(Dataset records)

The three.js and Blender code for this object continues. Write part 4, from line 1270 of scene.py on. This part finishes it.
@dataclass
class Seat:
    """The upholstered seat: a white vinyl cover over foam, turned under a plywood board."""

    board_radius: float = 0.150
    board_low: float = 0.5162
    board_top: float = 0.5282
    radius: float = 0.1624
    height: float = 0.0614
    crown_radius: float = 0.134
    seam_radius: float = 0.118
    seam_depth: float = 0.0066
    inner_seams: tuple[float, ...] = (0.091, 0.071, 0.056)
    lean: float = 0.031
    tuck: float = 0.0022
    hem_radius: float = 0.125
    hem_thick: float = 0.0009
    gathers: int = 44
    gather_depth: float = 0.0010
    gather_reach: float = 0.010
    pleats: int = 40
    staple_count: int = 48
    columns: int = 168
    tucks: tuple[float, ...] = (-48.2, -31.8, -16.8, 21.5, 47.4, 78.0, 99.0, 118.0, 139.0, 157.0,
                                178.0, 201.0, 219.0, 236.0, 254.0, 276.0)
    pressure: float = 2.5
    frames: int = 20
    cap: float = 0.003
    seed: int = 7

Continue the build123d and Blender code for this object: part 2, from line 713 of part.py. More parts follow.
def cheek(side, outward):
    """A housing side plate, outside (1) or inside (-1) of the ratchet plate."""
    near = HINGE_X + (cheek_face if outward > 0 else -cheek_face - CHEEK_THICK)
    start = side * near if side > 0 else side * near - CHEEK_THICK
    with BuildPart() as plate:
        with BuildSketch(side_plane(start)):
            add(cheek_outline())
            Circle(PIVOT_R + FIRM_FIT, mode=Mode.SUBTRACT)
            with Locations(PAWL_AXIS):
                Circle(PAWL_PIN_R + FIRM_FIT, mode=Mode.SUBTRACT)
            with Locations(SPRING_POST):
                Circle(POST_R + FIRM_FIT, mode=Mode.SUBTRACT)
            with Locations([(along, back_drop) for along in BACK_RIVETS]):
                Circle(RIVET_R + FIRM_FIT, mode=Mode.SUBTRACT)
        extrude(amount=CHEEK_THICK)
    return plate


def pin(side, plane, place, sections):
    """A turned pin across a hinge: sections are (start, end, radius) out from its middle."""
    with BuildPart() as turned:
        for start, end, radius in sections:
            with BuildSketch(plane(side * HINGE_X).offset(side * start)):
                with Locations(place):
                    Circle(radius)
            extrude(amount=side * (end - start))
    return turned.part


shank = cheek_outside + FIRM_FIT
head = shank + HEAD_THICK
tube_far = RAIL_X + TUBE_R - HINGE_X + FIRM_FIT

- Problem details
Return every line in the listing that contains the word "Blender".

- Worked answer
The three.js and Blender code for this object continues. Write part 4, from line 1270 of scene.py on. This part finishes it.
Continue the build123d and Blender code for this object: part 2, from line 713 of part.py. More parts follow.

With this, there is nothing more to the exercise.